We love this concept and we believe it deep within. That’s why we make commitments like “I love you forever” when we are in Junior High. But this isn’t just sappy. It’s truth.
Paul says in verse 7 that love endureth all things, then in verse 9 he says that Love will remain when other things cease. Now Paul was writing to the Corinthians who were making a very big deal about some specific Spiritual Gifts. Paul says, those aren’t going to hang around forever, they will pass away- they will cease. After they’re gone, love will remain. If your relationship is built upon something other than love, that will cease.
Sexual attraction, that’s going to fade.
Selfishness, that’s not going to last.
The adventure is going to wane.
The children are going to move out.
The careers are going to peak and end.
After everything else comes and goes, love remains.
Paul then says, when I was a child I acted as a child but when I became a man I put away childish things…In other words, he moved on from the smaller things.

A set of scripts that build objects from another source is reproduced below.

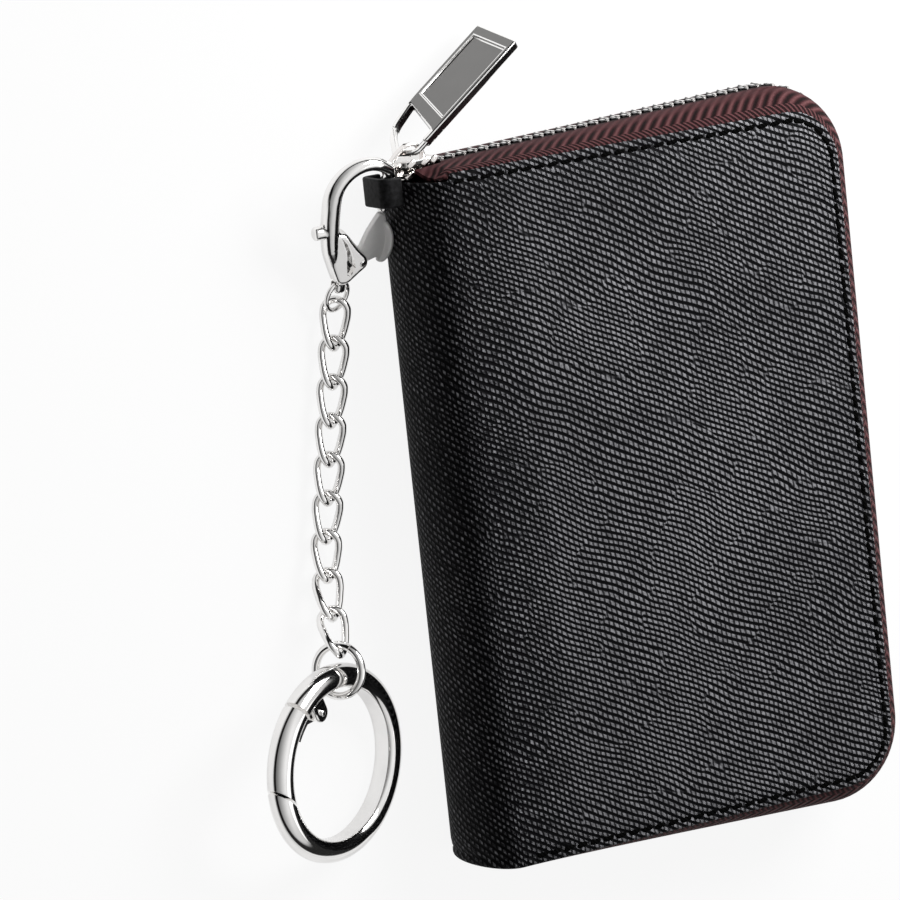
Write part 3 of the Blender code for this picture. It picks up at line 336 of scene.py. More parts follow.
# The cross grain: rows of pressed beads that run down to the right, widen, narrow and fork, cut by
# finer lines nearly upright. The grain is stretched where the sheet goes round the spine, and there its
# colour is darkened and its bead tops dulled: painted shade, where the sheet turns from the light.
grain, given, result = new_group(
    "cross_grain", {"Place": None, "Row Pitch": 0.00101, "Bead Pitch": 0.00085, "Row Slant": 0.50,
                    "Fork Slant": 0.47, "Cross Slant": 0.10, "Waviness": 0.0011},
    ("Height", "Bead"))
place = add_node(grain, "SeparateXYZ", {0: given["Place"]}).outputs


def wander(scale, share=1.0, offset=0.0):
    """Give a share of a soft noise about zero over the grain, past an offset."""
    centred = add_maths(grain, "SUBTRACT", add_noise(grain, given["Place"], scale, 1.0), 0.5)
    return add_maths(grain, "MULTIPLY_ADD", centred, share, offset)


def slanted(first, second, slant):
    """Give the distance across lines that lean by a slant."""
    leaning = add_maths(grain, "MULTIPLY", second, add_maths(grain, "SINE", slant))
    return add_maths(grain, "MULTIPLY_ADD", first, add_maths(grain, "COSINE", slant), leaning)


def wave(distance, pitch, off):
    """Give a ridge for each pitch, its lines drawn off by noise."""
    drawn = add_maths(grain, "MULTIPLY_ADD", off, given["Waviness"], distance)
    return ridge(grain, add_maths(grain, "DIVIDE", drawn, pitch))


def plateau(value, low, high):
    """Widen a ridge into a flat-topped one."""
    return add_range(grain, value, low, high, curve="SMOOTHSTEP")


drift = wander(50.0, 2.5, wander(280.0, 0.32))
rows = wave(slanted(place["Y"], place["X"], given["Row Slant"]), given["Row Pitch"], drift)
finer = add_maths(grain, "MULTIPLY", given["Row Pitch"], 0.84)
forked = wave(slanted(place["Y"], place["X"], given["Fork Slant"]), finer, drift)
row = blend_values(grain, plateau(wander(60.0), 0.02, 0.05), rows, forked)
jitter = wander(800.0, 0.30, wander(180.0, 0.6))
crossing = wave(slanted(place["X"], place["Y"], given["Cross Slant"]), given["Bead Pitch"], jitter)
crossing = add_maths(grain, "MULTIPLY_ADD", plateau(crossing, 0.0, 0.60), 0.64, 0.36)
bead = add_maths(grain, "MULTIPLY", plateau(row, 0.12, 0.74), crossing)
grain.links.new(bead, result["Height"])
grain.links.new(add_maths(grain, "MULTIPLY", bead, wander(1500.0, 1.2, 0.85)), result["Bead"])

black_leather, tree, surface = new_material("black_cross_grain_leather")
flat_map = add_node(tree, "TexCoord").outputs["UV"]
cross = add_node(tree, "Group", {"Place": flat_map}, node_tree=grain).outputs
broad = add_maths(tree, "MULTIPLY_ADD", add_noise(tree, flat_map, 28.0, 1.0), 0.7, 0.30)
tone = add_maths(tree, "MULTIPLY_ADD", add_noise(tree, flat_map, 230.0, 2.0), 0.55, broad)
from_spine = add_maths(tree, "ABSOLUTE", add_node(tree, "SeparateXYZ", {0: flat_map}).outputs["X"])
# Towards the spine the colour is darkened and the bead tops dulled: painted shade where the sheet turns from
# the light.
spine_painted_shade = add_range(tree, from_spine, 0.009, 0.026, 0.74, 1.0)
painted_bead_highlight = add_maths(tree, "POWER", cross["Bead"], add_range(tree, from_spine, 0.009, 0.024, 2.6, 1.0))
lit = add_maths(tree, "MULTIPLY", add_maths(tree, "MULTIPLY", painted_bead_highlight, tone), spine_painted_shade)
# The bead tops are painted light grey, a painted highlight standing in for their sheen, and the grooves
# between them near black, painted shade.
colour = add_ramp(tree, lit, ((0.0, (0.0010, 0.0010, 0.0014)), (0.28, (0.018, 0.018, 0.020)),
                              (1.0, (0.250, 0.250, 0.264))))
rough = add_maths(tree, "MULTIPLY_ADD", cross["Height"], -0.14, 0.58)
shade(tree, surface, colour, rough, cross["Height"], 0.9, 0.00020, {"Specular IOR Level": 0.035})
paint(leather, black_leather)
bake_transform(leather)
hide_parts("back_cover", "front_cover", "spine_leather")

# Stitching: black thread along both covers, a pace of 2.4 mm, lying in the groove from one end of
# the spine round the mouth to the other.
STITCH_PITCH = 0.0024
STITCH_LENGTH = 0.0019
STITCH_WIDTH = 0.00082
STITCH_LEAN = math.radians(10.0)
STITCH_HEIGHT = 0.00040
STITCH_SUNK = 0.00013
STRAIGHT = COVER_WIDTH - CORNER_RADIUS
QUARTER = CORNER_RADIUS * math.pi / 2
SIDE = COVER_HEIGHT - 2 * CORNER_RADIUS
ZIP_RUN = 2 * STRAIGHT + 2 * QUARTER + SIDE


def edge_station(run):
    """Give a point on the cover's edge and the way out from it, a run along from the slider's end."""
    if run > ZIP_RUN / 2:
        point, outward = edge_station(ZIP_RUN - run)
        return Vector((point.x, -point.y, 0.0)), Vector((outward.x, -outward.y, 0.0))
    if run < STRAIGHT:
        return Vector((TURN_X + run, HALF_HEIGHT, 0.0)), Vector((0.0, 1.0, 0.0))
    centre = Vector((MOUTH_X - CORNER_RADIUS, HALF_HEIGHT - CORNER_RADIUS, 0.0))
    if run < STRAIGHT + QUARTER:
        angle = math.pi / 2 - (run - STRAIGHT) / CORNER_RADIUS
        outward = Vector((math.cos(angle), math.sin(angle), 0.0))
        return centre + outward * CORNER_RADIUS, outward
    return Vector((MOUTH_X, centre.y - (run - STRAIGHT - QUARTER), 0.0)), Vector((1.0, 0.0, 0.0))


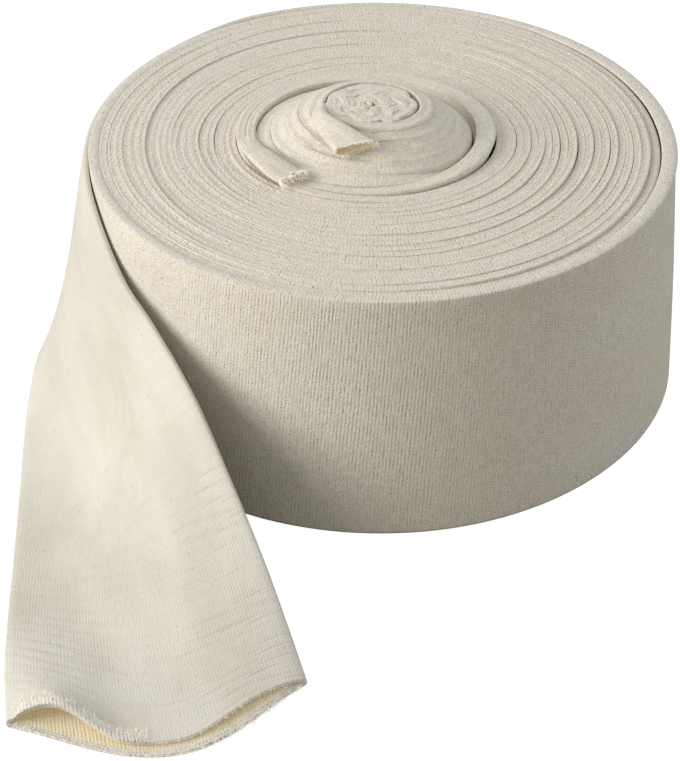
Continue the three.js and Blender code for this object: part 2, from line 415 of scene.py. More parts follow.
# %% [markdown]
# ## Folds on the face
# On the roll's face one looks at folded edges. Ribs turn over each fold, finer lines follow it, and
# the valleys between folds are sunk in the bump and darkened with painted shade. The core was handled
# more than the rest, so its loops are pressed smooth. All of this could be carved, at a hundred times
# the faces. The folds themselves are mesh, and only what is finer than a fold is left to the material.

# %% Face knit
FOLD_EDGE = (0.7 * MM, 1.3 * MM)
HUB_ENDS = (1.1, 1.6)
FACE_RIBS = 0.5
FACE_LINES = 0.55
FACE_VALLEYS = 0.55

face_knit, run, girth, clump, fibre = start_knit("face_knit")
groove, pit = ribbing(run, girth, clump, 1.05 * MM, 1.5 * MM, broken=400)
line = lines(girth, run, 0.80 * MM, broken=90)
valley = girth.math("ABSOLUTE").step(*FOLD_EDGE)
# painted shade: the valleys between folds darken the colour as well as the bump
groove = groove * FACE_RIBS + line * FACE_LINES + valley * FACE_VALLEYS
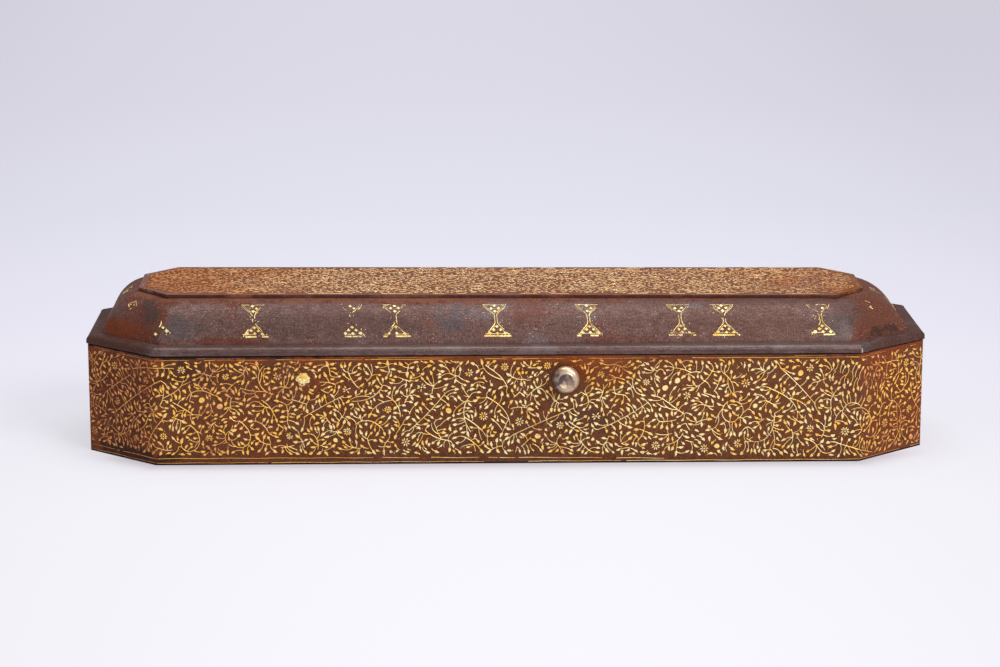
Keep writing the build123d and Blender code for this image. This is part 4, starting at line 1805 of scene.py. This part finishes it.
@dataclass
class Ornament:
    """The hourglass that spans the dome: an upper and a lower bell joined by a waist."""

    foot: float = 2.8
    waist_bottom: float = 7.5
    waist_top: float = 11.8
    top: float = 16.9
    waist_half: float = 0.42
    top_half: float = 4.0
    foot_half: float = 4.3
    inner_gap: float = 0.7
    soften: int = 2

    def _half_width(self, up: np.ndarray) -> np.ndarray:
        """Half of the outline's width at heights up the dome."""
        upper = np.clip((up - self.waist_top) / (self.top - self.waist_top), 0, 1)
        lower = np.clip((self.waist_bottom - up) / (self.waist_bottom - self.foot), 0, 1)
        flare = (self.top_half - self.waist_half) * np.sin(upper * math.pi / 2)
        half = self.waist_half + flare + (self.foot_half - self.waist_half) * lower**0.9
        padded = np.pad(half, self.soften, mode="edge")
        span = 2 * self.soften + 1
        return np.convolve(padded, np.ones(span) / span, mode="valid")

    def draw(self, wear: float, seed: int) -> Drawing:
        """One hourglass with its middle at 0.

        Args:
            wear: Share of it that has rubbed off.
            seed: Which parts have gone.

        Returns:
            The drawing.
        """
        rng = np.random.default_rng(seed)
        lines = []
        up = np.arange(self.foot, self.top + 0.01, 0.35)
        for side in (-1, 1):
            half = self._half_width(up)
            lines.append((np.column_stack([side * half, up]), 0.14))
            inner = half - self.inner_gap
            kept = inner > 0.5
            lines.append((np.column_stack([side * inner, up])[kept & (up < 9)], 0.1))
            lines.append((np.column_stack([side * inner, up])[kept & (up > 11)], 0.1))
        across = np.arange(-1, 1.01, 0.1)
        scallop = self.top - 0.25 - 0.22 * np.abs(np.sin(across * math.pi * 2))
        lines.append((np.column_stack([across * self.top_half, scallop]), 0.15))
        bar = np.column_stack([across * (self.foot_half + 0.5), 0 * across + self.foot])
        lines.append((bar, 0.36))
        lines.append((bar * (0.9, 1.0) + (0, 0.8), 0.12))
        drawing = Drawing([], [])
        for points, width in lines:
            drawing.stems += broken_line(points, width, wear, rng)
        lozenges = ((-1.25, 14.5), (1.25, 14.5), (0.0, 13.1), (0.0, 15.9), (0.0, 6.3))
        lozenges += ((0.0, 3.9), (-1.2, 5.1), (1.2, 5.1), (-2.7, 3.9), (2.7, 3.9))
        for place in lozenges:
            if rng.random() > wear * 0.6:
                size = rng.uniform(1.15, 1.5)
                place = np.array(place) + rng.normal(0, 0.08, 2)
                drawing.marks.append(Mark(Shape.LOZENGE, place, 0.0, size, size))
        for _ in range(int(22 * (1 - wear))):
            place = rng.normal((0, 8.5), (1.9, 4.6))
            if 1.8 < place[1] < 17.5:
                size = rng.uniform(0.18, 0.42)
                drawing.marks.append(Mark(Shape.DOT, place, rng.uniform(0, 3), size, size))
        return drawing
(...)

At the time they were huge to him, but now they are of little consequence.
In the different phases of life there are different things that are of great importance to us. When I was a kid that had just learned how to ride a bike, a bike was the greatest thing in the world. Now, I can’t remember the last time I rode a bike.
When I turned 16 and got my drivers license, driving was the greatest. I thought it was amazing to drive around Virginia Beach in my mom’s minivan. Now whenever I drive somewhere I don’t say, “this is amazing!”
All of that changed as my phases of life changed.
If your relationship is built upon something that will phase out, like sexual attraction, your career, your kids, or your hobbies, when those things go away the magic will be gone. Love matters at every stage of life. Love endures.
To build a relationship that lasts, base it upon love because love endures.